Aus dem Beschluss des Landgerichts Koblenz vom 29. Mai 2017, mit dem das Aktionsbüro-Mittelrhein-Verfahren gemäß § 206a StPO wegen des Verfahrenshindernisses der überlangen Verfahrensdauer eingestellt wurde:

Darüber hinaus kam es zu Abbrüchen von Hauptverhandlungstagen durch zwei Stinkbombenanschläge mit Buttersäure im und vor dem Sitzungssaal, die zur teilweisen Räumung des Gerichtsgebäudes und zu Feuerwehreinsätzen führten. Zu Verzögerungen kam es in einem Fall auch durch inszenierte lautstarke Proteste rechtsgerichteter Personen im Zuschauerraum unter Mitführung von Plakaten. Eine weitere Verzögerung ergab sich aufgrund einer Aktion eines Verteidigers, der es als „Organ der Rechtspflege“ für nötig befand, auf den Tisch zu klettern von dort stehend verbale Äußerungen von sich zu geben. Demgegenüber trug ein in Reimform vorgetragener Antrag eines anderen Verteidigers nicht zur Verfahrensverzögerung bei. Während einer kurzen Unterbrechung der Vernehmung eines politisch linksgerichteten Zeugen sammelten sich in Abwesenheit des Zeugen mehrere Angeklagte um den Zeugentisch. Als die Zeugenvernehmung fortgesetzt werden sollte, befand sich Spucke auf dem Zeugentisch. In einem anderen Fall wurde die im Sitzungssaal aufgehängte Jacke eines politisch linksgerichteten Zeugen in einer Verhandlungspause bespuckt. In den von den Angeklagten benutzten Toiletten kam es mehrfach zu groben Verunreinigungen und Hakenkreuzschmierereien. Keiner dieser Vorfälle konnte einer konkreten Person zugerechnet werden.

und:

Zahlreiche Angeklagte und Verteidiger haben das Verfahren bewusst und vorsätzlich sabotiert, um die Verfahrensdauer soweit hinauszuzögern, dass der Vorsitzende das Verfahren nicht mehr bis zu seinem zwingenden Eintritt in den Ruhestand abschließen konnte.
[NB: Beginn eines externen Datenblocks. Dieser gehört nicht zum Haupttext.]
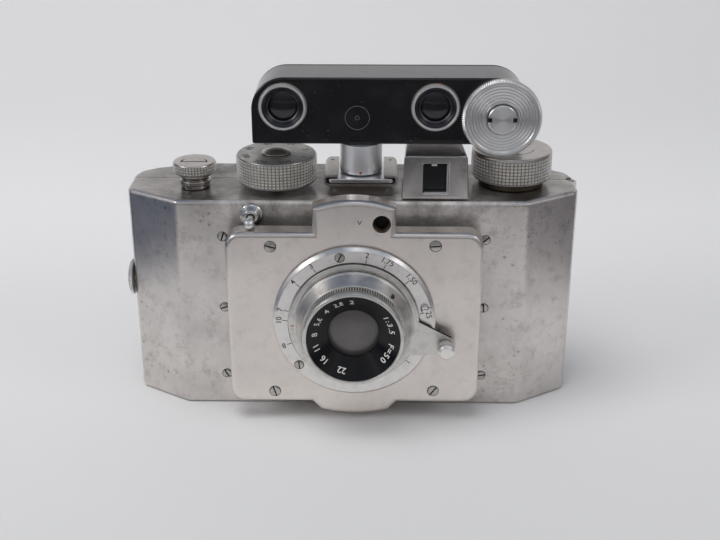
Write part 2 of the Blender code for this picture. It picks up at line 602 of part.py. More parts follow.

Den Link auf den Beschluß habe ich gefunden auf Twitter; und zwar in einem Tweet meines geschätzten Kollegen Lars Ritterhoff aus Freiburg, der einen zutreffenden Kommentar dazu veröffentlicht hat:

Wer sich auch aus anderer – nicht richterlicher – Perspektive mit dem Verfahren beschäftigen will, wird erkennen, daß es nicht allein oder gar überwiegend vermeintliche Sabotageakte einzelner Verteidiger gewesen sind, die zum Platzen geführt haben. Es soll Richter geben, die sehr genau wissen, wie man solche Ergebnisse wie das vorliegende ziemlich sicher vermeidet. Die Fähigkeit zur Verhandlungsführung ist jedoch nicht jedem Vorsitzenden gegeben.

Dieser Beitrag wurde unter Richter, Strafverteidiger veröffentlicht.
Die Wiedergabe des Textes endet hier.